• _Task requirements_
Copy out the lines that have "joints" in them.

____________________

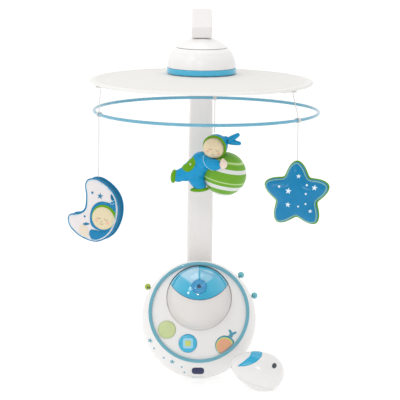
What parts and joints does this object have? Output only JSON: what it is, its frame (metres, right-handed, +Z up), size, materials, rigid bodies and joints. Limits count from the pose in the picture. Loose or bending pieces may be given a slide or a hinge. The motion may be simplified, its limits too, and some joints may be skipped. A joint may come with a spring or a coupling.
{
  "type": "crib mobile",
  "caption": "Rail-clamped crib mobile: turning canopy and ring with hanging padded toys over a round projector base, and a loose egg-shaped remote control.",
  "frame": {"origin": "centre of the bracket face that rests against the crib rail", "axes": "+Z up along the mast, +Y from the crib out through the rail, +X to the right as seen from inside the crib's far side, looking along +Y"},
  "size_m": [0.3449, 0.4952, 0.5346],
  "materials": {
    "white_plastic": "satin white moulded plastic",
    "blue_plastic": "glossy sky blue",
    "teal_trim": "slightly see-through teal blue",
    "clear_blue": "see-through glossy blue",
    "green_plastic": "see-through pale green",
    "navy_gloss": "glossy navy",
    "dark_plastic": "matte dark grey",
    "circuit": "solder-mask green",
    "metal": "plated steel",
    "canopy_fabric": "matte white woven screen with a bound edge",
    "cord": "white braided string",
    "blue_satin": "bright blue satin",
    "striped_cotton": "green and white striped satin",
    "moon_cotton": "white printed satin with blue piping"
  },
  "bodies": {
    "root": {"mast": "white_plastic", "arm": "white_plastic", "mast_socket": "white_plastic", "rail_bracket": "white_plastic", "rear_housing": "white_plastic", "front_housing": "white_plastic", "face_trim_ring": "teal_trim", "face_panel": "white_plastic", "ball_bearing_left": "white_plastic", "ball_bearing_right": "white_plastic", "circuit_board": "circuit", "speaker": "dark_plastic", "battery_cell_1": "metal", "battery_cell_2": "metal", "battery_cell_3": "metal", "infrared_window": "navy_gloss", "dome_cap": "white_plastic", "dome_shell": "white_plastic", "dome_band": "blue_plastic", "head_floor": "white_plastic", "head_motor": "dark_plastic"},
    "clamp_pad_body": {"clamp_pad": "dark_plastic"},
    "clamp_screw_body": {"clamp_screw": "metal", "clamp_knob": "blue_plastic"},
    "carousel": {"drive_gear": "white_plastic", "carousel_spider": "white_plastic", "hub_nut": "white_plastic", "canopy_rim": "canopy_fabric", "canopy_cloth": "canopy_fabric", "hanging_ring": "teal_trim", "upper_string_moon": "cord", "upper_string_doll": "cord", "upper_string_star": "cord"},
    "pinion": {"motor_pinion": "metal"},
    "moon_loop": {"ring_loop_moon": "cord"},
    "moon_string": {"lower_string_moon": "cord"},
    "moon": {"moon_toy": "moon_cotton"},
    "doll_loop": {"ring_loop_doll": "cord"},
    "doll_string": {"lower_string_doll": "cord"},
    "doll": {"doll_toy": "blue_satin", "striped_ball": "striped_cotton"},
    "star_loop": {"ring_loop_star": "cord"},
    "star_string": {"lower_string_star": "cord"},
    "star": {"star_toy": "blue_satin"},
    "projector": {"projector_ball_shell": "white_plastic", "projector_window": "clear_blue", "projector_lens": "clear_blue", "projector_lamp": "dark_plastic"},
    "play_button_body": {"play_button": "green_plastic"},
    "mode_button_body": {"mode_button": "clear_blue"},
    "night_light_button_body": {"night_light_button": "clear_blue"},
    "volume_slider_body": {"volume_slider": "green_plastic"},
    "timer_slider_body": {"timer_slider": "blue_plastic"},
    "brightness_slider_body": {"brightness_slider": "blue_plastic"},
    "battery_cover_body": {"battery_cover": "white_plastic"},
    "remote": {"remote_top_shell": "white_plastic", "remote_base_shell": "white_plastic", "remote_ir_window": "dark_plastic", "remote_board": "circuit"},
    "remote_button_body": {"remote_button": "blue_plastic"}
  },
  "joints": [
    {"name": "clamp_travel", "type": "slide", "parent": "root", "child": "clamp_pad_body", "axis": [0, 1, 0], "range_m": [-0.014, 0.008]},
    {"name": "clamp_turn", "type": "hinge", "parent": "clamp_pad_body", "child": "clamp_screw_body", "pos_m": [0, 0.05, 0], "axis": [0, 1, 0], "range_deg": [-840, 480]},
    {"name": "carousel_spin", "type": "hinge", "parent": "root", "child": "carousel", "pos_m": [0, -0.268, 0.38], "axis": [0, 0, 1], "continuous": true},
    {"name": "pinion_spin", "type": "hinge", "parent": "root", "child": "pinion", "pos_m": [0.0225, -0.268, 0.388], "axis": [0, 0, 1], "continuous": true},
    {"name": "moon_rock", "type": "hinge", "parent": "carousel", "child": "moon_loop", "pos_m": [-0.13577, -0.31716, 0.331], "axis": [0.3256, -0.9455, 0], "range_deg": [-12, 12]},
    {"name": "moon_swing", "type": "hinge", "parent": "moon_loop", "child": "moon_string", "pos_m": [-0.13577, -0.31716, 0.32685], "axis": [-0.9455, -0.3256, 0], "range_deg": [-12, 12]},
    {"name": "moon_twist", "type": "hinge", "parent": "moon_string", "child": "moon", "pos_m": [-0.13577, -0.31716, 0.246], "axis": [0, 0, 1], "range_deg": [-60, 60]},
    {"name": "doll_rock", "type": "hinge", "parent": "carousel", "child": "doll_loop", "pos_m": [0.01937, -0.11751, 0.331], "axis": [-0.9966, 0.0819, 0], "range_deg": [-12, 12]},
    {"name": "doll_swing", "type": "hinge", "parent": "doll_loop", "child": "doll_string", "pos_m": [0.01937, -0.11751, 0.32685], "axis": [0.0819, 0.9966, 0], "range_deg": [-12, 12]},
    {"name": "doll_twist", "type": "hinge", "parent": "doll_string", "child": "doll", "pos_m": [0.01937, -0.11751, 0.281], "axis": [0, 0, 1], "range_deg": [-60, 60]},
    {"name": "star_rock", "type": "hinge", "parent": "carousel", "child": "star_loop", "pos_m": [0.12759, -0.35887, 0.331], "axis": [0.6018, 0.7986, 0], "range_deg": [-12, 12]},
    {"name": "star_swing", "type": "hinge", "parent": "star_loop", "child": "star_string", "pos_m": [0.12759, -0.35887, 0.32685], "axis": [0.7986, -0.6018, 0], "range_deg": [-12, 12]},
    {"name": "star_twist", "type": "hinge", "parent": "star_string", "child": "star", "pos_m": [0.12759, -0.35887, 0.2785], "axis": [0, 0, 1], "range_deg": [-60, 60]},
    {"name": "projector_tilt", "type": "hinge", "parent": "root", "child": "projector", "pos_m": [0, -0.06504, 0.03289], "axis": [1, 0, 0], "range_deg": [-12, 20]},
    {"name": "play_press", "type": "slide", "parent": "root", "child": "play_button_body", "axis": [0, 0.9781, -0.2079], "range_m": [0, 0.0015], "stiffness_N_per_m": 500, "springref_m": -0.0005},
    {"name": "mode_press", "type": "slide", "parent": "root", "child": "mode_button_body", "axis": [0, 0.9781, -0.2079], "range_m": [0, 0.0015], "stiffness_N_per_m": 500, "springref_m": -0.0005},
    {"name": "night_light_press", "type": "slide", "parent": "root", "child": "night_light_button_body", "axis": [0, 0.9781, -0.2079], "range_m": [0, 0.0015], "stiffness_N_per_m": 500, "springref_m": -0.0005},
    {"name": "volume_slide", "type": "hinge", "parent": "root", "child": "volume_slider_body", "pos_m": [0, -0.049, 0], "axis": [0, 1, 0], "range_deg": [-7, 7]},
    {"name": "timer_slide", "type": "hinge", "parent": "root", "child": "timer_slider_body", "pos_m": [0, -0.049, 0], "axis": [0, 1, 0], "range_deg": [-7, 7]},
    {"name": "brightness_slide", "type": "hinge", "parent": "root", "child": "brightness_slider_body", "pos_m": [0, -0.049, 0], "axis": [0, 1, 0], "range_deg": [-7, 7]},
    {"name": "battery_cover_off", "type": "slide", "parent": "root", "child": "battery_cover_body", "axis": [0, 1, 0], "range_m": [0, 0.015]},
    {"name": "remote_lift", "type": "slide", "parent": "root", "child": "remote", "axis": [0, 0, 1], "range_m": [0, 0.06]},
    {"name": "remote_press", "type": "slide", "parent": "remote", "child": "remote_button_body", "axis": [0, 0.5, -0.866], "range_m": [0, 0.001], "stiffness_N_per_m": 400, "springref_m": -0.0005}
  ],
  "couplings": [
    {"joint": "clamp_turn", "follows": "clamp_travel", "rad_per_m": 1047.2},
    {"joint": "pinion_spin", "follows": "carousel_spin", "ratio": -4}
  ]
}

____________________

• _Solution for this task_
What parts and joints does this object have? Output only JSON: what it is, its frame (metres, right-handed, +Z up), size, materials, rigid bodies and joints. Limits count from the pose in the picture. Loose or bending pieces may be given a slide or a hinge. The motion may be simplified, its limits too, and some joints may be skipped. A joint may come with a spring or a coupling.
  "joints": [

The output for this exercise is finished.